■ What to produce
Reproduce, please, only the lines from the first line below to the line containing "bend_sag = 0.5", inclusive.

■ Given information
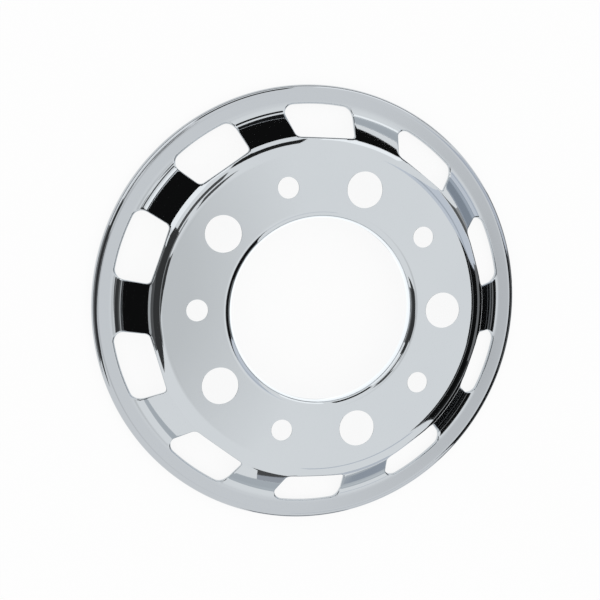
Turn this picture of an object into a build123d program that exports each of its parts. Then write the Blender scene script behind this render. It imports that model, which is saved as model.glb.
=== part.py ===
from build123d import *
from math import acos, ceil, cos, radians, sin, tan
import os

# Truck wheel simulator: a dished cover pressed from one polished sheet, for a 22.5 inch truck wheel.
# Millimetres. +Z is the wheel axis and points out of the show side. The origin is on the axis,
# in the plane of the skirt's back edge, which the cover lies on.

# Sheet, and the most that the flats of a bend stand off its true arc
sheet_thickness = 1.2
bend_sag = 0.5

# Outer flange, which falls towards the wall, with its rolled bead and the skirt behind it
cover_diameter = 594.0
skirt_depth = 14.0
bead_radius = 6.0
flange_width = 26.4
flange_slope_angle = 9.0

# Sloping wall, which starts with a short step and a narrow ledge
step_height = 8.8
step_angle = 40.9
step_foot_radius = 5.0
ledge_width = 5.0
ledge_rise = 2.7
wall_angle = 52.0

# Raised disc, its height measured from the top of the bead
disc_height = 51.5
shoulder_radius = 26.0

# Hub opening, with its edge turned back into the cover
hub_opening_diameter = 243.0
hub_lip_radius = 11.0
hub_lip_depth = 15.0

# Stud holes, wide ones for nuts and narrow ones for studs, by turns on one pitch circle
stud_circle_diameter = 335.0
holes_of_each_size = 5
nut_hole_diameter = 48.0
stud_hole_diameter = 28.0

# Hand holes in the wall, one between each pair of stud holes, with edges turned in to the back
hand_hole_length = 45.7
hand_hole_bite = 0.9
rib_width = 68.0
rib_taper_angle = 3.7
hand_hole_outer_corner = 13.0
hand_hole_inner_corner = 6.5
hand_hole_edge_depth = 4.5

# Places that follow from the sizes above
cover_radius = cover_diameter / 2
hub_radius = hub_opening_diameter / 2
stud_circle_radius = stud_circle_diameter / 2
flange_slope = radians(flange_slope_angle)
flange_corner_level = skirt_depth + bead_radius * (1 / cos(flange_slope) + tan(flange_slope) - 1)
disc_level = skirt_depth + disc_height
step_foot_place = cover_radius - flange_width
step_foot_level = flange_corner_level - flange_width * tan(flange_slope)
ledge_outer_place = step_foot_place - step_height / tan(radians(step_angle))
ledge_outer_level = step_foot_level + step_height
wall_foot_place = ledge_outer_place - ledge_width
wall_foot_level = ledge_outer_level + ledge_rise
wall_run = (disc_level - wall_foot_level) / tan(radians(wall_angle))
shoulder_place = wall_foot_place - wall_run
hand_hole_count = 2 * holes_of_each_size
hand_hole_pitch = 360 / hand_hole_count


def show_side():
    """The show side of the section in the XZ plane, from the skirt's edge to the hub lip's edge."""
    corners = [
        (cover_radius, 0),
        (cover_radius, flange_corner_level),
        (step_foot_place, step_foot_level),
        (ledge_outer_place, ledge_outer_level),
        (wall_foot_place, wall_foot_level),
        (shoulder_place, disc_level),
        (hub_radius, disc_level),
        (hub_radius, disc_level - hub_lip_depth),
    ]
    bends = [bead_radius, step_foot_radius, 0, 0, shoulder_radius, hub_lip_radius]
    with BuildLine() as line:
        FilletPolyline(*corners, radius=bends)
    return line.wires()[0]


def flat_corners(wire):
    """The corners of a wire whose every arc is drawn as equal flats, near enough to the arc."""
    corners = []
    for edge in wire.order_edges():
        flats = 1
        if edge.geom_type == GeomType.CIRCLE:
            flat_turn = 2 * acos(1 - bend_sag / edge.radius)
            flats = ceil(edge.length / edge.radius / flat_turn)
        corners += [edge @ (flat / flats) for flat in range(flats)]
    return corners


def section_face(corners):
    """The face in the XZ plane that these corners enclose."""
    with BuildSketch(Plane.XZ) as section:
        with BuildLine():
            Polyline(*corners, close=True)
        make_face()
    return section.sketch


def sheet_section():
    """The section of the sheet."""
    return section_face(flat_corners(show_side().offset_2d(sheet_thickness, side=Side.LEFT)))


def turned_edge_section():
    """The section that the turned edges of the hand holes have, from inside the sheet to their rims."""
    wall = [
        corner
        for corner in flat_corners(show_side())
        if hub_radius + hub_lip_radius < corner.X < cover_radius - bead_radius
    ]
    top = [corner - (0, sheet_thickness / 2) for corner in wall]
    rim = [corner - (0, hand_hole_edge_depth) for corner in reversed(wall)]
    return section_face(top + rim)


def hand_hole_outline():
    """The hand hole about the X axis: an arc outside, a straight edge inside, ribs at the sides."""
    outer_edge = step_foot_place + hand_hole_bite
    inner_edge = outer_edge - hand_hole_length
    middle = (outer_edge + inner_edge) / 2
    half_pitch = radians(hand_hole_pitch / 2)
    half_width = (middle * sin(half_pitch) - rib_width / 2) / cos(half_pitch)
    side_slope = tan(half_pitch - radians(rib_taper_angle))
    inner_half_width = half_width - (middle - inner_edge) * side_slope
    outer_half_width = half_width + (outer_edge - middle) * side_slope
    with BuildSketch() as outline:
        with BuildLine():
            Polyline(
                (inner_edge, -inner_half_width),
                (outer_edge, -outer_half_width),
                (outer_edge, outer_half_width),
                (inner_edge, inner_half_width),
                close=True,
            )
        make_face()
        Circle(outer_edge, mode=Mode.INTERSECT)
        corners = outline.vertices().sort_by(Axis.X)
        fillet(corners[:2], hand_hole_inner_corner)
        corners = outline.vertices().sort_by(lambda corner: abs(corner.Y))
        fillet(corners[-2:], hand_hole_outer_corner)
    return outline.sketch


def hand_hole_outlines():
    """The outlines of all the hand holes, in plan."""
    with BuildSketch() as outlines:
        with PolarLocations(0, hand_hole_count, start_angle=hand_hole_pitch / 2):
            add(hand_hole_outline())
    return outlines.sketch


def make_turned_edges():
    """The solid that the hand holes' turned edges and the holes themselves fill together."""
    with BuildPart() as edges:
        add(turned_edge_section())
        revolve(axis=Axis.Z)
        with BuildSketch():
            add(hand_hole_outlines())
            offset(amount=sheet_thickness)
        extrude(amount=disc_level, mode=Mode.INTERSECT)
    return edges.part


def make_cover():
    """The whole cover: the turned sheet with the turned edges, then every hole punched in it."""
    with BuildPart() as cover:
        add(sheet_section())
        revolve(axis=Axis.Z)
        add(make_turned_edges())
        with BuildSketch():
            add(hand_hole_outlines())
            with PolarLocations(stud_circle_radius, holes_of_each_size):
                Circle(nut_hole_diameter / 2)
            with PolarLocations(stud_circle_radius, holes_of_each_size, start_angle=hand_hole_pitch):
                Circle(stud_hole_diameter / 2)
        extrude(amount=disc_level + sheet_thickness, mode=Mode.SUBTRACT)
    return cover.part


os.makedirs("parts", exist_ok=True)
export_step(make_cover(), "parts/wheel_cover.step")
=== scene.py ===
"""A polished truck wheel cover, lying show side up on a pale floor in a studio."""

import logging
from dataclasses import dataclass, field
from enum import Enum
from math import atan2, cos, pi, radians, sin, sqrt, tan

import bmesh
import bpy
from mathutils import Matrix, Vector


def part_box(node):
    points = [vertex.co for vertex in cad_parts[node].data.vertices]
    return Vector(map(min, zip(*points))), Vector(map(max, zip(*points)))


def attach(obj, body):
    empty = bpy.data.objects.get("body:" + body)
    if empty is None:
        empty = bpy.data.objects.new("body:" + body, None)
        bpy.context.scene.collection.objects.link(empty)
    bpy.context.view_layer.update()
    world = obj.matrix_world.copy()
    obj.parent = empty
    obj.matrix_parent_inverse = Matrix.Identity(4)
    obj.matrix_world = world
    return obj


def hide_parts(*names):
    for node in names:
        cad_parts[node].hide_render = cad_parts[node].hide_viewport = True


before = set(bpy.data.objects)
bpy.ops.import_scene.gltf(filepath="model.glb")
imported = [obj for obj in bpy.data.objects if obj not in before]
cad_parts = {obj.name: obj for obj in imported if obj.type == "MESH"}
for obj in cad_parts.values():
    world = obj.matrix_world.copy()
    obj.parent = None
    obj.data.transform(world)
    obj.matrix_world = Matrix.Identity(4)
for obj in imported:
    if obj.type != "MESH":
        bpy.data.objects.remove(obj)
log = logging.getLogger("wheel_cover")

NODE = "wheel_cover"
MM = 0.001
UP = Vector((0.0, 0.0, 1.0))
WHITE = (1.0, 1.0, 1.0, 1.0)
JOIN_DISTANCE = 0.01 * MM
ROUND_SEGMENTS = 96


class Socket:
    """A shader socket, or a plain number, that Python's operators work on."""

    def __init__(self, shader: "Shader", link: object) -> None:
        """Holds one output.

        Args:
            shader: The shader that new Math nodes go into.
            link: The output socket that this stands for.
        """
        self.shader = shader
        self.link = link

    def _math(self, operation: str, *values: object) -> "Socket":
        """Adds one Math node.

        Args:
            operation: The Math node's operation.
            values: Its inputs in order, each a Socket or a number.

        Returns:
            The node's output.
        """
        return self.shader.node("ShaderNodeMath", {"operation": operation}, *values)

    def __add__(self, other: object) -> "Socket":
        """The sum."""
        return self._math("ADD", self, other)

    def __radd__(self, other: object) -> "Socket":
        """The sum, with the number first."""
        return self._math("ADD", other, self)

    def __mul__(self, other: object) -> "Socket":
        """The product."""
        return self._math("MULTIPLY", self, other)

    def __rmul__(self, other: object) -> "Socket":
        """The product, with the number first."""
        return self._math("MULTIPLY", other, self)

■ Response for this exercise
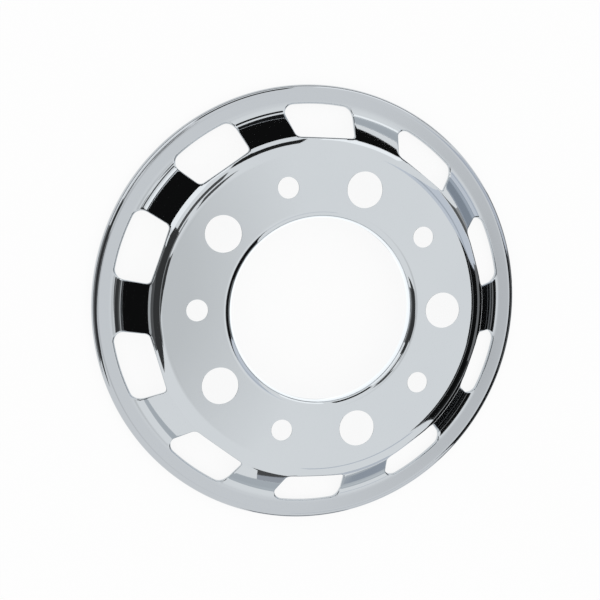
Turn this picture of an object into a build123d program that exports each of its parts. Then write the Blender scene script behind this render. It imports that model, which is saved as model.glb.
=== part.py ===
from build123d import *
from math import acos, ceil, cos, radians, sin, tan
import os

# Truck wheel simulator: a dished cover pressed from one polished sheet, for a 22.5 inch truck wheel.
# Millimetres. +Z is the wheel axis and points out of the show side. The origin is on the axis,
# in the plane of the skirt's back edge, which the cover lies on.

# Sheet, and the most that the flats of a bend stand off its true arc
sheet_thickness = 1.2
bend_sag = 0.5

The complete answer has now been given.